_What to do_
Return only the lines running from the line with "obj.matrix_world = world" down to the line with "return pair[0] +", both included, exactly as they appear.

begin Material

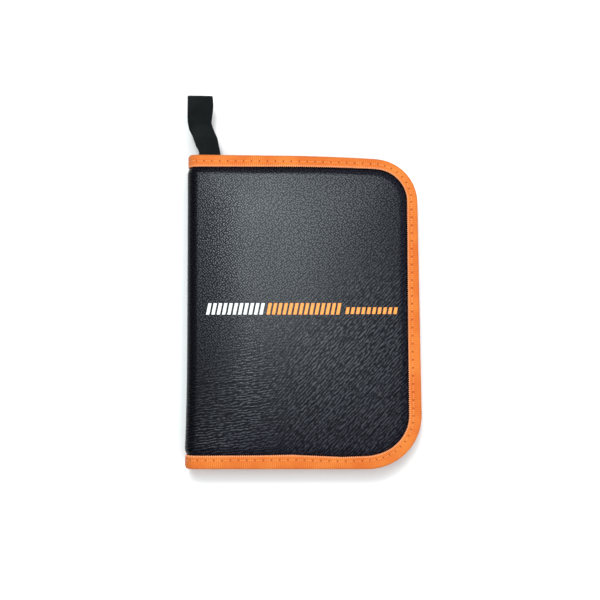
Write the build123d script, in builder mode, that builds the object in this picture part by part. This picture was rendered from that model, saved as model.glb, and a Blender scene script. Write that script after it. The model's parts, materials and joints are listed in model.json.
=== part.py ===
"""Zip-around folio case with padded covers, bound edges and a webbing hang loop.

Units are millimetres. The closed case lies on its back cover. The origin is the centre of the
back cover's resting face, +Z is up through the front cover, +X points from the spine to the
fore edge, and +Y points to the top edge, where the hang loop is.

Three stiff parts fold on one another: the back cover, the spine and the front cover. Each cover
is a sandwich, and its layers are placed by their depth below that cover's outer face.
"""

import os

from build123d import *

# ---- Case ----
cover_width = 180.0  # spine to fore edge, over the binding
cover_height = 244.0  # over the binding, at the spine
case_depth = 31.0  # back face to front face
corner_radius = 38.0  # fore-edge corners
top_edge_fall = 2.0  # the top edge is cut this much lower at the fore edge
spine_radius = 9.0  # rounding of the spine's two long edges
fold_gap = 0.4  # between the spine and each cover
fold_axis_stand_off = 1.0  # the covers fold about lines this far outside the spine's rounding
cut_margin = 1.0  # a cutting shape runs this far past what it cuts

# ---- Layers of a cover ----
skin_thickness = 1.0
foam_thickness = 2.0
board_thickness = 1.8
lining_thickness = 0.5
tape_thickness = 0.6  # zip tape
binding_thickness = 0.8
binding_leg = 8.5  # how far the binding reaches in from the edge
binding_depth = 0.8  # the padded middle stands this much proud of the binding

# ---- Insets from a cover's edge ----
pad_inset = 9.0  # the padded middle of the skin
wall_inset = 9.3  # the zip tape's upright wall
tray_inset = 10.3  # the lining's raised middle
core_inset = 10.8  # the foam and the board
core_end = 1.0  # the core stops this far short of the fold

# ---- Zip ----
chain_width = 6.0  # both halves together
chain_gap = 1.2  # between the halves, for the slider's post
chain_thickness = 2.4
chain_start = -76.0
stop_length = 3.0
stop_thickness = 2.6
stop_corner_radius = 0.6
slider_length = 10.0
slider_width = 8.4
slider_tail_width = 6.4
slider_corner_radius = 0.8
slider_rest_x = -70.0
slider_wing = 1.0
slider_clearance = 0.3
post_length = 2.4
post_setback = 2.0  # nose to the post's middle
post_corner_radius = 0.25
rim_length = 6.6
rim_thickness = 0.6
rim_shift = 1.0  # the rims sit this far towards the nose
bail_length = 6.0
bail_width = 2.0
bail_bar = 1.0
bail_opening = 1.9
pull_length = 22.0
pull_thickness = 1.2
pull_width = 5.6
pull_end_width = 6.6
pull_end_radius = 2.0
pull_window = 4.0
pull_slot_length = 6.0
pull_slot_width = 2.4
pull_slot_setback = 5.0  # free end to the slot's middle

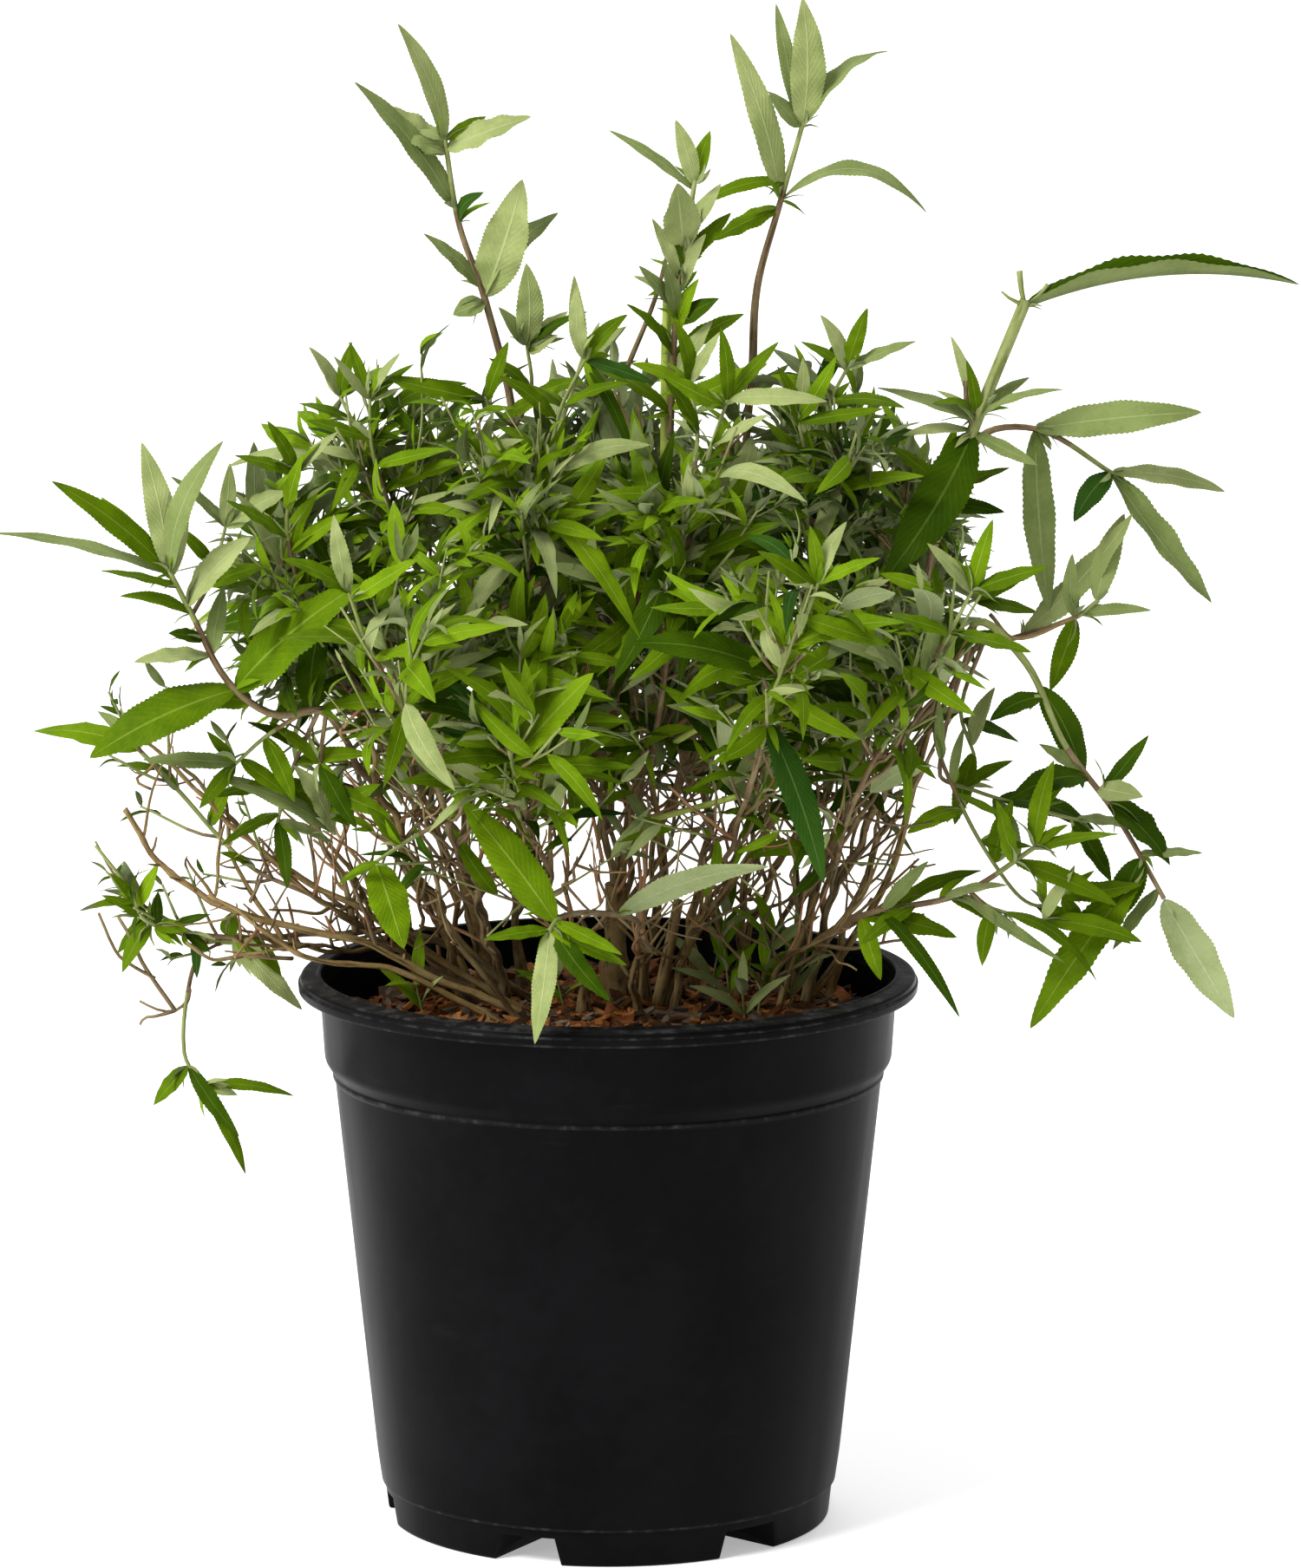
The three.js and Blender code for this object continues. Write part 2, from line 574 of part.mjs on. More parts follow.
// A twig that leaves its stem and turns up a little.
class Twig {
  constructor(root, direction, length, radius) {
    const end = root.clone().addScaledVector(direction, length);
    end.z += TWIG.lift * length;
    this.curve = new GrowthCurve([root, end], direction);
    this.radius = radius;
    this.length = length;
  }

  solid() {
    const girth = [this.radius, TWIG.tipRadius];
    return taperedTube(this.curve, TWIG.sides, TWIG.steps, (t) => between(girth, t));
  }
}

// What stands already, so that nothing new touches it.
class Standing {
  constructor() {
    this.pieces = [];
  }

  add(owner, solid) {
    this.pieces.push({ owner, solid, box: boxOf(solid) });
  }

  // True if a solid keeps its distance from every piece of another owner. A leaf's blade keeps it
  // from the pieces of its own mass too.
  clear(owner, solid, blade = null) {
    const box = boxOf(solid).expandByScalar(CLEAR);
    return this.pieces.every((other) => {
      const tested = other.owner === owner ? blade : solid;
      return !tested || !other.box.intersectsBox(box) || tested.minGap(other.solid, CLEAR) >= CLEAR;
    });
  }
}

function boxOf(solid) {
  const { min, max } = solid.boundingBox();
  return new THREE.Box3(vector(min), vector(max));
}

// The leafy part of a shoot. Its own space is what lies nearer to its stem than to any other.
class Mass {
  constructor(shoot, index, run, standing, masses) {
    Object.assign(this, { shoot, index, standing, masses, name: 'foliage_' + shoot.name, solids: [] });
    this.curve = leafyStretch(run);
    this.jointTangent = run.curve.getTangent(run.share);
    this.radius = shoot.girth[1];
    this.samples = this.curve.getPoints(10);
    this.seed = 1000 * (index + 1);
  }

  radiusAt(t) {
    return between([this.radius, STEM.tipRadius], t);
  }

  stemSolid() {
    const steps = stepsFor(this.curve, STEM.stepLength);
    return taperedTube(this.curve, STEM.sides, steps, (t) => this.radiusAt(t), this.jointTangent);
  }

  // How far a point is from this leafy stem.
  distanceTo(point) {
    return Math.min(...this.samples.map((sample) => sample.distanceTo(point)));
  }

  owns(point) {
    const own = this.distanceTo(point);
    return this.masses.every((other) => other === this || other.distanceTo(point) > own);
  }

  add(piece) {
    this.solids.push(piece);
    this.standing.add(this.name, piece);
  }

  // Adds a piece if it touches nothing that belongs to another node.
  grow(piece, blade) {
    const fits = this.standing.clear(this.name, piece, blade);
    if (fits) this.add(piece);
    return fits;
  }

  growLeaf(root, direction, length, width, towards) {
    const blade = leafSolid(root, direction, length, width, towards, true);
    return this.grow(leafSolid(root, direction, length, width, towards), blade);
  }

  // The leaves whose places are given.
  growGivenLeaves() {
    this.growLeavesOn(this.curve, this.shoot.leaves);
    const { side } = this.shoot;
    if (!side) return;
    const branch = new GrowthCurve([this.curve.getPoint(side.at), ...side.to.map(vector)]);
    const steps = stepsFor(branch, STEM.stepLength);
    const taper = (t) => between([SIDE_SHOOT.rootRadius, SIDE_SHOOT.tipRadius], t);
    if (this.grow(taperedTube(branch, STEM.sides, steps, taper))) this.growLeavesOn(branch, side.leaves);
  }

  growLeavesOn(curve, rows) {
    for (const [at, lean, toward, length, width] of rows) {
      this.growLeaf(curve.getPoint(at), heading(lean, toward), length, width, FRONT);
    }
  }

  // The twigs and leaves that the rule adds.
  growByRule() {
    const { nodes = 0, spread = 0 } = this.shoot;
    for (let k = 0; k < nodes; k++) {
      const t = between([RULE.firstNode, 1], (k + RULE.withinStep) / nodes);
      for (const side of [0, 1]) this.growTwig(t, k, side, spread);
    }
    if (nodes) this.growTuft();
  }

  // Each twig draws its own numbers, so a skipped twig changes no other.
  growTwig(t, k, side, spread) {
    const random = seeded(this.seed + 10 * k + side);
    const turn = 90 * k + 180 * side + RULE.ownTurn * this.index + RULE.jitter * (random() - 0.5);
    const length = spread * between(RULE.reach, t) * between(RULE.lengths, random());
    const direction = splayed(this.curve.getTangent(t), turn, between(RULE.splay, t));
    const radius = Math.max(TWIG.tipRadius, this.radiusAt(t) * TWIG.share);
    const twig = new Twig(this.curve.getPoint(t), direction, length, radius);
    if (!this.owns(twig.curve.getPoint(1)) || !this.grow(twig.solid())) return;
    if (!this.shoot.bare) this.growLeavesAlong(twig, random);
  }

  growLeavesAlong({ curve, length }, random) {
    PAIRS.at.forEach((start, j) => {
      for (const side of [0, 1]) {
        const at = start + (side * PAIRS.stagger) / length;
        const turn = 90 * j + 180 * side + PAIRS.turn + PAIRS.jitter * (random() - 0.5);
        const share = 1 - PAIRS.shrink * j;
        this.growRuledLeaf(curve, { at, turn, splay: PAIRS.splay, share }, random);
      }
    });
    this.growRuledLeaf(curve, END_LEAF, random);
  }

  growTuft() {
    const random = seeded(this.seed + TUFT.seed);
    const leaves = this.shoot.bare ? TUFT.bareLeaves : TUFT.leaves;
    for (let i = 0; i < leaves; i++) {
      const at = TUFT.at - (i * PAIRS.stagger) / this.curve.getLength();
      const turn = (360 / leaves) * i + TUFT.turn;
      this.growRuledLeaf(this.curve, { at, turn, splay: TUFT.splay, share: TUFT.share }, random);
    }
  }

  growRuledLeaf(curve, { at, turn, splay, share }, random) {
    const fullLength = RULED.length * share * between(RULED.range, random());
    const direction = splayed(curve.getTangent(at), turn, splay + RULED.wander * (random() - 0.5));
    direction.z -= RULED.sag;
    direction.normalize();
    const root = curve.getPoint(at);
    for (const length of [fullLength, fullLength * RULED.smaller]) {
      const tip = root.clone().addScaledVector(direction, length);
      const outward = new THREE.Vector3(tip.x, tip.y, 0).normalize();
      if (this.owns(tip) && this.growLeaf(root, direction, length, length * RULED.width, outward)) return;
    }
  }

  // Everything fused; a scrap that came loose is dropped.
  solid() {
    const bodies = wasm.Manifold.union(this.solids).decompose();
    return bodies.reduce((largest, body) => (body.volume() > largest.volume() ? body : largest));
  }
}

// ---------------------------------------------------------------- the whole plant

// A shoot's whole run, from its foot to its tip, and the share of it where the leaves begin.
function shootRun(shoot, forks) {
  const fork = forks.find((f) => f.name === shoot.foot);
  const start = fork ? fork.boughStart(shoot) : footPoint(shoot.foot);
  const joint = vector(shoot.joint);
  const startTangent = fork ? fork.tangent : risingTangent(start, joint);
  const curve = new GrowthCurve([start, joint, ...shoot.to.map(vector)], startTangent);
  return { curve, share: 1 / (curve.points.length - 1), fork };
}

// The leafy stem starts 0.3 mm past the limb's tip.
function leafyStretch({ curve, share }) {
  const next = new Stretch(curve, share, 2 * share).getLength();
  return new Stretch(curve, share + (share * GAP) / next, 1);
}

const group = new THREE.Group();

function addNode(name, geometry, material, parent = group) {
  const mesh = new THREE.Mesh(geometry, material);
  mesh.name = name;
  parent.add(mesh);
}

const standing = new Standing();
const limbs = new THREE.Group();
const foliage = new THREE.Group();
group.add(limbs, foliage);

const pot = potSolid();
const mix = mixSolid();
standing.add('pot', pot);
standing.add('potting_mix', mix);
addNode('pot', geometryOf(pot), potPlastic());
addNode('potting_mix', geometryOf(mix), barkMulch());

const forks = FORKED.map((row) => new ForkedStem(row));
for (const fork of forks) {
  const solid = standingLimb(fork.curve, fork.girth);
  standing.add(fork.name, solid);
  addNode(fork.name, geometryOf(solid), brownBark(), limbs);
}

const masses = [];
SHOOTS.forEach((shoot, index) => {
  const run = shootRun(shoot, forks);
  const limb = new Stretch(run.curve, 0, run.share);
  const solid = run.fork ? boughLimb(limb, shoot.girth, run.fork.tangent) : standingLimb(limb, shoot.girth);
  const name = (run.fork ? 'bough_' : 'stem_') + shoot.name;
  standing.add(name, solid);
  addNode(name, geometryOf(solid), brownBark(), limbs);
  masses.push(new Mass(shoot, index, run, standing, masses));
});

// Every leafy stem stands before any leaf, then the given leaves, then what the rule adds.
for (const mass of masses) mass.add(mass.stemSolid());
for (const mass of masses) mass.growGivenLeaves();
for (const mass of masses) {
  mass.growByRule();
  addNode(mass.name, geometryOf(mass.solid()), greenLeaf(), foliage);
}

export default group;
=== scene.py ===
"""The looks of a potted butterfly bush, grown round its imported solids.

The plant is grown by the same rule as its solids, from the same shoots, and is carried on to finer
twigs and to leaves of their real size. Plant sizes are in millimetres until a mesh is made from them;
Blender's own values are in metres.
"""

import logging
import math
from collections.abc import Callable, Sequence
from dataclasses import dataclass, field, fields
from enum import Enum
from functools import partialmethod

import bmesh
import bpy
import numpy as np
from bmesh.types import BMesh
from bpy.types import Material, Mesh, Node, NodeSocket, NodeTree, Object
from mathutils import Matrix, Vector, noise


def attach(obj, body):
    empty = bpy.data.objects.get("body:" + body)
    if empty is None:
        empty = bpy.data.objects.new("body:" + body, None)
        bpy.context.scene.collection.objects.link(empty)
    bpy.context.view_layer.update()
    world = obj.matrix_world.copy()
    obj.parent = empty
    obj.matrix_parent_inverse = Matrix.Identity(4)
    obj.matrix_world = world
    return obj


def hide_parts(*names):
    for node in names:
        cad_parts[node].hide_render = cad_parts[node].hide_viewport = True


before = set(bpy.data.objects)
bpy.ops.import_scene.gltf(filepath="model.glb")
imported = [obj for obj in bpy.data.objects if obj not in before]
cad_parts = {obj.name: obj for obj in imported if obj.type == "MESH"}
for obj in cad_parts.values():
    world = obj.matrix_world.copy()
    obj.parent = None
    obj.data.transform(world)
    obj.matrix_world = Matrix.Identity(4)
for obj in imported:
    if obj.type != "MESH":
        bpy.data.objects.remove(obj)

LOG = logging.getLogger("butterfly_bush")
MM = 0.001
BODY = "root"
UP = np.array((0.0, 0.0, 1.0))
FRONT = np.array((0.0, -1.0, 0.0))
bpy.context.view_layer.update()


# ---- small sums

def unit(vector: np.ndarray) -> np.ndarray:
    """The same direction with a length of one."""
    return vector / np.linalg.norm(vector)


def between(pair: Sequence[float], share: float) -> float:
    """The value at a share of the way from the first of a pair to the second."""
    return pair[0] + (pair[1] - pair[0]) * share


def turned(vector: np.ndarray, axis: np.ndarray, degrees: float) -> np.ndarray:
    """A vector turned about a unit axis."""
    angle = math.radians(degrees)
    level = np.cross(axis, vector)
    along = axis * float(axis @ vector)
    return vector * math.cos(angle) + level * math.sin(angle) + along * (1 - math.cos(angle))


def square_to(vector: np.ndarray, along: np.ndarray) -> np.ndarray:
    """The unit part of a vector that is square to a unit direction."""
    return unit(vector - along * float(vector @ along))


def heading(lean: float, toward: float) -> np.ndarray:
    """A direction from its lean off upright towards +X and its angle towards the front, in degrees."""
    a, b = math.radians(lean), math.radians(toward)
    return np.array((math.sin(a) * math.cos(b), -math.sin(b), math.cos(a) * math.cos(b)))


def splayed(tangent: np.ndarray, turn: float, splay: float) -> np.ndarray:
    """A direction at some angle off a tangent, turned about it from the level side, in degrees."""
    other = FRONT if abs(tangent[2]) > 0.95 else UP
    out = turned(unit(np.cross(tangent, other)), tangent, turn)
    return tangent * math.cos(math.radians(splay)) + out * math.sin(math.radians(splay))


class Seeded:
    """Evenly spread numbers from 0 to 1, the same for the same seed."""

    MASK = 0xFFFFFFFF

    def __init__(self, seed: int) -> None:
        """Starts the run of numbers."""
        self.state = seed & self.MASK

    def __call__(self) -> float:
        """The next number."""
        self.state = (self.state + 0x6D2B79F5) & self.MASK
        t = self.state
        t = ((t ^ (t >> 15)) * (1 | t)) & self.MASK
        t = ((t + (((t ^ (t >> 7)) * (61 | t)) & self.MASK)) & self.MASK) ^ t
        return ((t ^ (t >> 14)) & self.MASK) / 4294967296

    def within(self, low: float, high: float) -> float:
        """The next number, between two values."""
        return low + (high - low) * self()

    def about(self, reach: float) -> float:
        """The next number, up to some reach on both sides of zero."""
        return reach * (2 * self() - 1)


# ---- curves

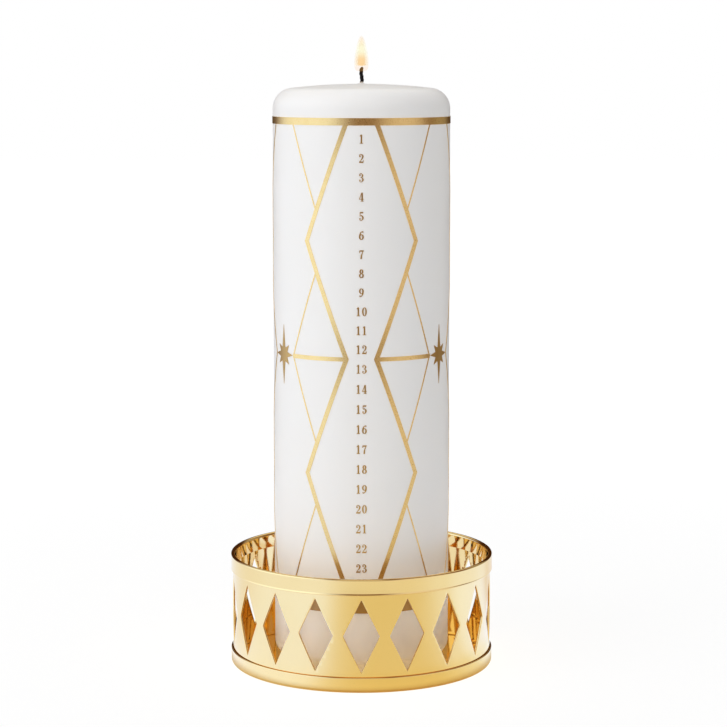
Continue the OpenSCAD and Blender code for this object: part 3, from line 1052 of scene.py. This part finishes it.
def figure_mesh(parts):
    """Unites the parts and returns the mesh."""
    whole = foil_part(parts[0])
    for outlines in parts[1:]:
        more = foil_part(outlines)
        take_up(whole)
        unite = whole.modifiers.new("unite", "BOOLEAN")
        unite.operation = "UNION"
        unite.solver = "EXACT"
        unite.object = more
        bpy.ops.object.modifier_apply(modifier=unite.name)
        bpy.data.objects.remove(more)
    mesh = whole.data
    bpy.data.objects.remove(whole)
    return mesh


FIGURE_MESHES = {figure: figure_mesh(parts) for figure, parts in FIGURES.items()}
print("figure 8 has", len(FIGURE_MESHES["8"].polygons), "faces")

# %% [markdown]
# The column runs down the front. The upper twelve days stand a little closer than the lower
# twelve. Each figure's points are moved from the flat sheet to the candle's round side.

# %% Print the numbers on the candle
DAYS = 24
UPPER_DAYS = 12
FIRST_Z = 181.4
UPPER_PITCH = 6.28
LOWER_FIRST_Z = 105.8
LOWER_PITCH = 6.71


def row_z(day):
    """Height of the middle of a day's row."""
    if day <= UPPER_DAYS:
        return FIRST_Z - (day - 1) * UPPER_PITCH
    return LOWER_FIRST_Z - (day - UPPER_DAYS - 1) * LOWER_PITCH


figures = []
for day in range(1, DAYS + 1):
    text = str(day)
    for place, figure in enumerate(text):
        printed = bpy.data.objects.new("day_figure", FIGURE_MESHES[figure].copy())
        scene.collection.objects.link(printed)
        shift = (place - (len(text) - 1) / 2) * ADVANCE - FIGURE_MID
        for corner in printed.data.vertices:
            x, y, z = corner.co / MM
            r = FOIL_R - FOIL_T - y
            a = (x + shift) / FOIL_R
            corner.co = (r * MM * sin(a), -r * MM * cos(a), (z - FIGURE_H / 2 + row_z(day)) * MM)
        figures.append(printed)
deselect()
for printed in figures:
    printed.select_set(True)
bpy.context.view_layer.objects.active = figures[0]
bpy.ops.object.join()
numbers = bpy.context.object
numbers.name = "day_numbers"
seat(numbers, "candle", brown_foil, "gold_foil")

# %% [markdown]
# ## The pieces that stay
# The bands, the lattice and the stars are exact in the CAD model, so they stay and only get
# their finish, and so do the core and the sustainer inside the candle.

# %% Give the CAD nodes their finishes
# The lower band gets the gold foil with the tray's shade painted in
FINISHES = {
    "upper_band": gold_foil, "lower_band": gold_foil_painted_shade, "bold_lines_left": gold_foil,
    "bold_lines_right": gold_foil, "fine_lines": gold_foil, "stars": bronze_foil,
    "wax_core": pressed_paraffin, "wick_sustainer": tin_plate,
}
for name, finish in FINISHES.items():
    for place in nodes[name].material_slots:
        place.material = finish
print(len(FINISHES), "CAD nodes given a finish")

end Material

_Full output_
    obj.matrix_world = world
    return obj


def hide_parts(*names):
    for node in names:
        cad_parts[node].hide_render = cad_parts[node].hide_viewport = True


before = set(bpy.data.objects)
bpy.ops.import_scene.gltf(filepath="model.glb")
imported = [obj for obj in bpy.data.objects if obj not in before]
cad_parts = {obj.name: obj for obj in imported if obj.type == "MESH"}
for obj in cad_parts.values():
    world = obj.matrix_world.copy()
    obj.parent = None
    obj.data.transform(world)
    obj.matrix_world = Matrix.Identity(4)
for obj in imported:
    if obj.type != "MESH":
        bpy.data.objects.remove(obj)

LOG = logging.getLogger("butterfly_bush")
MM = 0.001
BODY = "root"
UP = np.array((0.0, 0.0, 1.0))
FRONT = np.array((0.0, -1.0, 0.0))
bpy.context.view_layer.update()


# ---- small sums

def unit(vector: np.ndarray) -> np.ndarray:
    """The same direction with a length of one."""
    return vector / np.linalg.norm(vector)


def between(pair: Sequence[float], share: float) -> float:
    """The value at a share of the way from the first of a pair to the second."""
    return pair[0] + (pair[1] - pair[0]) * share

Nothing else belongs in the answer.